What to Do With the Rest of the 50-Minute Hour - The American Cafe is serving a ten-minute lunch to about one luncher in ten. The arrangement is that the restaurant guarantees to serve a cup of soup and a roast beef sandwich within ten minutes of its being ordered at lunchtime (Monday through Friday, noon to 3 p.m.), or the meal will be on the house.That doesn't include the waiting in line, being seated, and having the waiter arrive, but that, says the restaurant's manager, usually takes less than five minutes.

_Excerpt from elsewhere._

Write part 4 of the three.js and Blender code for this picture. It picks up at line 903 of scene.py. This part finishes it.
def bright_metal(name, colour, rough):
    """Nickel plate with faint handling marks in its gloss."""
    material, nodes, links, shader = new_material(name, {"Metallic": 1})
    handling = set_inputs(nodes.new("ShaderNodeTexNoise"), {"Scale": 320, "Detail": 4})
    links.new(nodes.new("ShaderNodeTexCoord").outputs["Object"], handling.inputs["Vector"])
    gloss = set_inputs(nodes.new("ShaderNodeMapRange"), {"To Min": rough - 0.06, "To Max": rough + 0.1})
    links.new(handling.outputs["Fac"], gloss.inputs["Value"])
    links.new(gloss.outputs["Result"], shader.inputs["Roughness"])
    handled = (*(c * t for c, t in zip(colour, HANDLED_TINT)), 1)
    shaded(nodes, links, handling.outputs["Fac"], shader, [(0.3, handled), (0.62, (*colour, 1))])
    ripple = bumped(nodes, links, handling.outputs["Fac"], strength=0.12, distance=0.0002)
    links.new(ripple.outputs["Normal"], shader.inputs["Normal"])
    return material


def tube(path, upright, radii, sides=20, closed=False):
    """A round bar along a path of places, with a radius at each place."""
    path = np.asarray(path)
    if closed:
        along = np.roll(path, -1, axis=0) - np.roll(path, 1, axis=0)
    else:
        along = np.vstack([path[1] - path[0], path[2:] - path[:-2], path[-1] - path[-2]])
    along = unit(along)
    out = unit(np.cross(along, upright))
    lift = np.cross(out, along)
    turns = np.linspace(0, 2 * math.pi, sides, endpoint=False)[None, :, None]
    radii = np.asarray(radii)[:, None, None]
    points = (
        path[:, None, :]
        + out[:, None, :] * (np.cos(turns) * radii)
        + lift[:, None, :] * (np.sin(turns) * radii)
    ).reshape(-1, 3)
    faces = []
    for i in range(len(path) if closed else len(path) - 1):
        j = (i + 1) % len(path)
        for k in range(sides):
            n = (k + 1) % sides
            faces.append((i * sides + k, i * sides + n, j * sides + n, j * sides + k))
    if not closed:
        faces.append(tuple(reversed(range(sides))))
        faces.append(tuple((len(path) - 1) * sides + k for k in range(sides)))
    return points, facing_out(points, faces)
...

More Crain With Less Salt - Long have there been complaints about the Greenery's policy of refusing to serve a piece of bread, instead selling nothing less than an entire bread basket. New management has taken over, and the man in charge promises, "During my regime that kind of thing will not occur." Whether the customers want a piece of bread or more cream or whatever, "They would get it with a smile," and no charge. Good news also includes a new menu, an expanded kitchen, and a new restaurant next door, to be called Whiskers, opening late this year.

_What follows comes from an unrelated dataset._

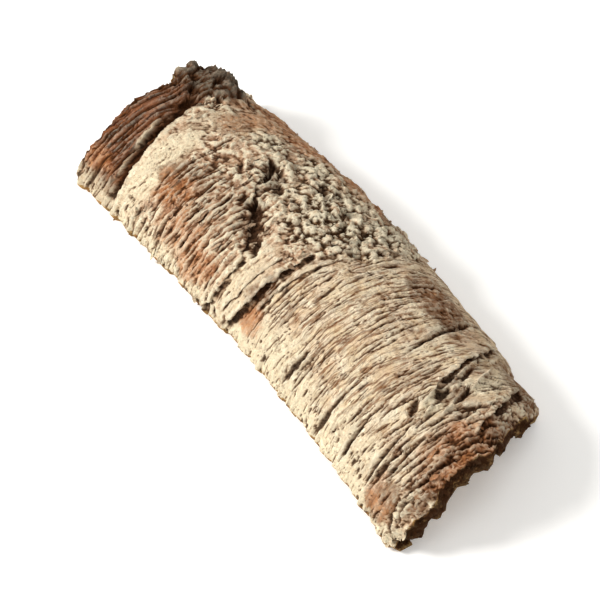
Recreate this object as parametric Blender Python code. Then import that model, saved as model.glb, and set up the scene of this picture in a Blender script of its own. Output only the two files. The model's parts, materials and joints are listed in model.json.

Streets' Eats - Washington is progressing from its hotdog-and-ice-cream street food restraints. On the 2400 block of 18th Street NW, right in front of Fields of Plenty, you can now buy freshly fried felafel - cumin-spiced chick pea fritters - stuffed into whole wheat pita with lettuce, tomato and tahini [sesame sauce]. This great gooey walkaway sandwich costs $1.30, and can be washed down with ginger beer or lemonade, both homemade with honey and spring water, or freshly squeezed orange juice. Jimmy's Felafel Stand promises to be open daily, 11 a.m. to 6 p.m. or later, at least until the end of September.

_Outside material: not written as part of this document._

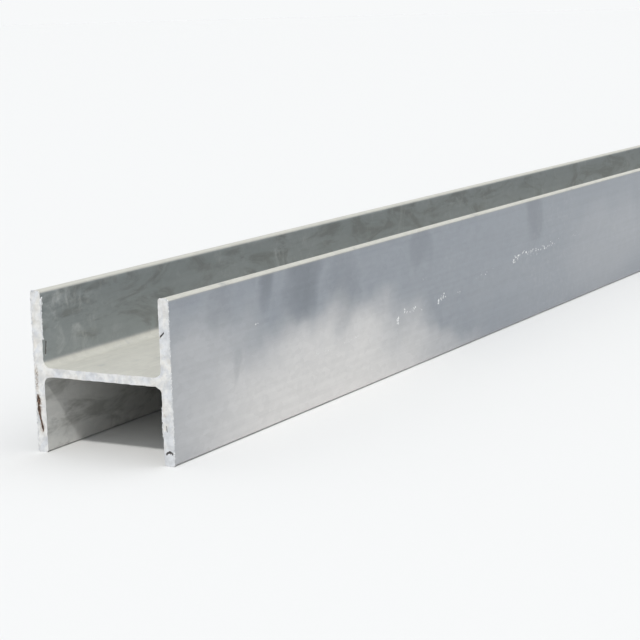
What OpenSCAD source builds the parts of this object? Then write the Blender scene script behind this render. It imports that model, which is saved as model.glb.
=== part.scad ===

They Tried That With Wines, and It Didn't Work - The Booeymonger at Wisconsin and Jenifer NW, found it too confusing to call people by number when their orders were ready, so they started calling last names. Again, problems. The help couldn't pronounce the last names. So now they call out people's orders by first names, offending many customers, at least those over about 12 years old. It may start a new American restaurant fad. Instead of, "Hi, I'm Sam, your waiter," we may begin to hear, "Hi, I'm Peggy, your diner."